┌─ PROVIDED MATERIAL

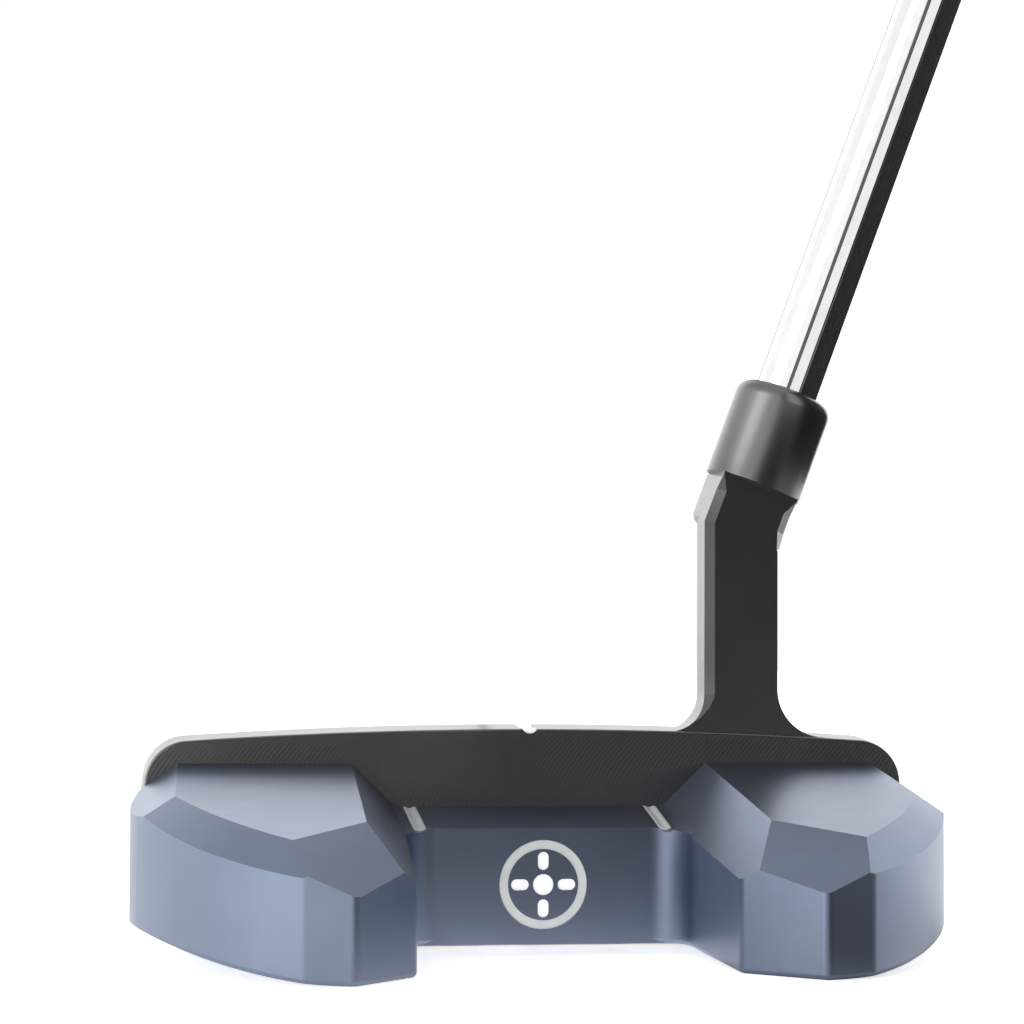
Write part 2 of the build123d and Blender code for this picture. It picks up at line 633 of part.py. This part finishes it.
for name, place in zip(("toe", "heel"), weight_places):
    with BuildPart() as weight:
        with BuildSketch(GROUND.offset(WEIGHT_FACE)):
            with Locations(place):
                Circle(WEIGHT_HEAD_RADIUS)
        extrude(amount=WEIGHT_HEAD_THICK)
        chamfer(weight.edges().filter_by(GeomType.CIRCLE).sort_by(Axis.Z)[0], WEIGHT_EDGE)
        with BuildSketch(GROUND.offset(WEIGHT_FACE + WEIGHT_HEAD_THICK)):
            with Locations(place):
                Circle(WEIGHT_SHANK_RADIUS)
        extrude(amount=WEIGHT_SHANK_TOP - WEIGHT_FACE - WEIGHT_HEAD_THICK)
        chamfer(weight.edges().filter_by(GeomType.CIRCLE).sort_by(Axis.Z)[-1], WEIGHT_EDGE)
        with BuildSketch(GROUND.offset(WEIGHT_FACE)):
            with Locations(place):
                RegularPolygon(WEIGHT_SOCKET, 6)
        extrude(amount=WEIGHT_SOCKET_DEPTH, mode=Mode.SUBTRACT)
    finish(weight, name + "_weight")
    ring_height = WEIGHT_FACE + WEIGHT_HEAD_THICK + RING_SECTION + FIT_GAP
    with BuildPart() as ring:
        with BuildSketch(JOINT.offset(-place[1])):
            with Locations((place[0] + WEIGHT_SHANK_RADIUS + RING_SECTION + THREAD_GAP, ring_height)):
                Circle(RING_SECTION)
        revolve(axis=Axis(GROUND.from_local_coords((*place, 0)), (0, 0, 1)))
    finish(ring, name + "_weight_ring")

# ---- shaft --------------------------------------------------------------------------------------
butt_radius = TIP_RADIUS + STEP_COUNT * STEP_RISE
shaft_frame = shaft_plane(0)
shaft_side = Plane(origin=COLLAR_CENTRE, x_dir=shaft_frame.x_dir, z_dir=(0, -1, 0))


def stepped_outline(start, end, inset):
    """Points of the stepped shaft's radius, less an inset, from start to end along the axis."""
    points = [(TIP_RADIUS - inset, start)]
    for k in range(STEP_COUNT):
        at = STEP_START + k * STEP_PITCH
        points += [
            (TIP_RADIUS + k * STEP_RISE - inset, at),
            (TIP_RADIUS + (k + 1) * STEP_RISE - inset, at + STEP_BLEND),
        ]
    points.append((butt_radius - inset, end))
    return points


with BuildPart() as shaft:
    with BuildSketch(shaft_side):
        with BuildLine():
            outer = stepped_outline(-BORE_DEPTH + END_GAP, CLUB_TOP, 0)
            inner = stepped_outline(-BORE_DEPTH + END_GAP, CLUB_TOP, SHAFT_WALL)
            Polyline(*outer, *inner[::-1], close=True)
        make_face()
    revolve(axis=Axis(COLLAR_CENTRE, AXIS_DIR))
finish(shaft, "shaft")

with BuildPart() as hosel_glue:
    with BuildSketch(shaft_plane(-BORE_DEPTH + END_GAP)):
        Circle(TIP_RADIUS + GLUE)
        Circle(TIP_RADIUS, mode=Mode.SUBTRACT)
    extrude(amount=BORE_DEPTH - 2 * END_GAP)
finish(hosel_glue, "hosel_glue")

with BuildPart() as tip_plug:
    with BuildSketch(shaft_plane(-BORE_DEPTH + 2 * END_GAP)):
        Circle(TIP_RADIUS - SHAFT_WALL)
    extrude(amount=PLUG_LENGTH)
finish(tip_plug, "tip_plug")

# ---- grip ---------------------------------------------------------------------------------------
grip_start = CLUB_TOP - GRIP_LENGTH
tape_radius = butt_radius + TAPE
core_low = (tape_radius + CORE_WALL[0], grip_start)
core_high = (tape_radius + CORE_WALL[1], CLUB_TOP)


def grip_section(distance, half_width, half_depth, flat):
    """A rounded section centred on the shaft's axis, with its flat on the upper side, for the thumbs."""
    with BuildSketch(shaft_plane(distance)) as section:
        Ellipse(half_depth, half_width)
        with Locations((-flat - half_depth, 0)):
            Rectangle(2 * half_depth, 4 * half_width, mode=Mode.SUBTRACT)
        fillet(section.vertices().group_by(Axis.X)[0], GRIP_ROUND)
    return section.sketch


with BuildPart() as grip_tape:
    with BuildSketch(shaft_plane(grip_start + END_GAP)):
        Circle(tape_radius)
        Circle(butt_radius, mode=Mode.SUBTRACT)
    extrude(amount=GRIP_LENGTH - 2 * END_GAP)
finish(grip_tape, "grip_tape")

with BuildPart() as grip_core:
    with BuildSketch(shaft_side):
        with BuildLine():
            Polyline(
                (tape_radius, grip_start), core_low, core_high, (tape_radius, CLUB_TOP), close=True
            )
        make_face()
    revolve(axis=Axis(COLLAR_CENTRE, AXIS_DIR))
finish(grip_core, "grip_core")

with BuildPart() as grip_skin:
    add(grip_section(grip_start, *GRIP_MOUTH))
    add(grip_section(grip_start + GRIP_LENGTH / 2, *GRIP_MIDDLE))
    add(grip_section(CLUB_TOP, *GRIP_BUTT))
    loft()
    with BuildSketch(shaft_side):
        with BuildLine():
            Polyline((0, grip_start), core_low, core_high, (0, CLUB_TOP), close=True)
        make_face()
    revolve(axis=Axis(COLLAR_CENTRE, AXIS_DIR), mode=Mode.SUBTRACT)
finish(grip_skin, "grip_skin")

with BuildPart() as grip_cap:
    add(grip_section(CLUB_TOP, *GRIP_BUTT))
    extrude(amount=CAP_THICK)
    top = grip_cap.faces().filter_by(lambda face: face.normal_at().dot(AXIS_DIR) > 1 - LEVEL)
    fillet(top.edges(), CAP_ROUND)
    with BuildSketch(shaft_plane(CLUB_TOP - CAP_SPIGOT)):
        Circle(butt_radius - SHAFT_WALL)
    extrude(amount=CAP_SPIGOT)
    with BuildSketch(shaft_plane(CLUB_TOP - CAP_SPIGOT)):
        Circle(VENT_RADIUS)
    extrude(amount=CAP_SPIGOT + CAP_THICK, mode=Mode.SUBTRACT)
finish(grip_cap, "grip_cap")
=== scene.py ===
"""The mallet putter's looks: procedural materials on its CAD pieces, camera, floor, world, lights and cards.

Metres, in the part's own frame: X runs to the heel, Y to the target, Z up from the ground. A level direction
is given as its angle from +Y towards +X.
"""

from math import cos, pi, radians, sin

import bpy
from mathutils import Matrix, Vector


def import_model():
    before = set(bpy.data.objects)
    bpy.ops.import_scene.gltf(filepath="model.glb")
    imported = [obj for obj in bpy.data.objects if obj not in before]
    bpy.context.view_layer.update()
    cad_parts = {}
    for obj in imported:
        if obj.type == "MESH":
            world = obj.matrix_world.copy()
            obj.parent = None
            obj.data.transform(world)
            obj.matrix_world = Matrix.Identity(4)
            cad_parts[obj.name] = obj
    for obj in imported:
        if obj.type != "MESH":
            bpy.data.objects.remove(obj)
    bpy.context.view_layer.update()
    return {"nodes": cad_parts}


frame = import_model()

scene = bpy.context.scene
nodes = frame["nodes"]

# ---- driving values -------------------------------------------------------------------------------
CAMERA_PLACE = (-0.08319, -0.47243, 0.04416)
CAMERA_YAW = radians(9.782)  # from +Y towards +X
CAMERA_TILT = radians(2.438)  # above level
CAMERA_ROLL = radians(0.25)
CAMERA_LENS = 112.5  # mm
CAMERA_SENSOR = 36  # mm

LEAN = radians(20.4)
AXIS_FOOT = Vector((0.04065, 0.0001, 0.08315))  # the shaft's axis at the collar's top
AXIS_DIR = Vector((sin(LEAN), 0, cos(LEAN)))
AXIS_SIDE = Vector((0, 1, 0)).cross(AXIS_DIR)  # square to the axis, towards the heel

CUTTER_RADIUS = 0.031  # of the fly cutter that leaves arcs on the plate
CUTTER_HEIGHT = 0.0095  # of its centre above the ground
MILL_PITCH = 0.00072
MILL_DEPTH = 0.000006
MILL_FACING = (0.985, 0.998)  # share of Y in the normals of the faces that show the arcs
MILL_TOP = (0.0332, 0.0320)  # height where the arcs have faded out, and where they are full

GRIP_PITCH = 0.006  # of the grip's diamonds, along it
GRIP_STARTS = 14  # of the diamonds round it
GRIP_DEPTH = 0.00025
WEIGHT_CENTRE = (0.036, -0.0334)  # X and Y of the weights' axes
WEIGHT_PITCH = 0.0004  # of the lathe's rings
SCREW_CENTRE = (0.011, -0.0104)
SCREW_PITCH = 0.0003

FLOOR_REACH = 6.0
FLOOR_LEVEL = -0.00005  # a hair under the sole
FLOOR_WHITE = 0.9
FLOOR_SEEN = 0.7  # what the floor gives off to the camera
FLOOR_PAINTED_GLOW = 0.35  # the painted glow that the floor gives off in reflections, where it is painted fully lit
FLOOR_PAINTED_SHADE = 0.68  # painted shade: how much darker the floor is, in reflections, on the studio's dim side
HOLLOW_PLACE = (0.004, -0.016, 0)  # between the wings, the middle of the painted light under the head
PAINTED_BOUNCE_LIGHT = ((0.1, -0.23, 0), (0.03, 0.11), 0.6)  # a painted pool of light on the floor that brightens the bridge in reflections: place, distances where it fades and ends, light
# painted light in the floor's colour round the head, and a stronger painted glow between the wings
PAINTED_UNDER_LIGHT = (HOLLOW_PLACE, (0.04, 0.075), 1.0)
PAINTED_HOLLOW_LIGHT = (HOLLOW_PLACE, (0.014, 0.032), 1.8)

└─

TASK TO COMPLETE → Extract the run of lines that opens with the line containing "top = grip_cap.faces().filter_by(lambda" and closes with the line containing "AXIS_SIDE = Vector((0, 1, 0)).cross(AXIS_DIR)"; reproduce it exactly and add nothing.

SOLUTION TO THIS PROBLEM →
    top = grip_cap.faces().filter_by(lambda face: face.normal_at().dot(AXIS_DIR) > 1 - LEVEL)
    fillet(top.edges(), CAP_ROUND)
    with BuildSketch(shaft_plane(CLUB_TOP - CAP_SPIGOT)):
        Circle(butt_radius - SHAFT_WALL)
    extrude(amount=CAP_SPIGOT)
    with BuildSketch(shaft_plane(CLUB_TOP - CAP_SPIGOT)):
        Circle(VENT_RADIUS)
    extrude(amount=CAP_SPIGOT + CAP_THICK, mode=Mode.SUBTRACT)
finish(grip_cap, "grip_cap")
=== scene.py ===
"""The mallet putter's looks: procedural materials on its CAD pieces, camera, floor, world, lights and cards.

Metres, in the part's own frame: X runs to the heel, Y to the target, Z up from the ground. A level direction
is given as its angle from +Y towards +X.
"""

from math import cos, pi, radians, sin

import bpy
from mathutils import Matrix, Vector


def import_model():
    before = set(bpy.data.objects)
    bpy.ops.import_scene.gltf(filepath="model.glb")
    imported = [obj for obj in bpy.data.objects if obj not in before]
    bpy.context.view_layer.update()
    cad_parts = {}
    for obj in imported:
        if obj.type == "MESH":
            world = obj.matrix_world.copy()
            obj.parent = None
            obj.data.transform(world)
            obj.matrix_world = Matrix.Identity(4)
            cad_parts[obj.name] = obj
    for obj in imported:
        if obj.type != "MESH":
            bpy.data.objects.remove(obj)
    bpy.context.view_layer.update()
    return {"nodes": cad_parts}


frame = import_model()

scene = bpy.context.scene
nodes = frame["nodes"]

# ---- driving values -------------------------------------------------------------------------------
CAMERA_PLACE = (-0.08319, -0.47243, 0.04416)
CAMERA_YAW = radians(9.782)  # from +Y towards +X
CAMERA_TILT = radians(2.438)  # above level
CAMERA_ROLL = radians(0.25)
CAMERA_LENS = 112.5  # mm
CAMERA_SENSOR = 36  # mm

LEAN = radians(20.4)
AXIS_FOOT = Vector((0.04065, 0.0001, 0.08315))  # the shaft's axis at the collar's top
AXIS_DIR = Vector((sin(LEAN), 0, cos(LEAN)))
AXIS_SIDE = Vector((0, 1, 0)).cross(AXIS_DIR)  # square to the axis, towards the heel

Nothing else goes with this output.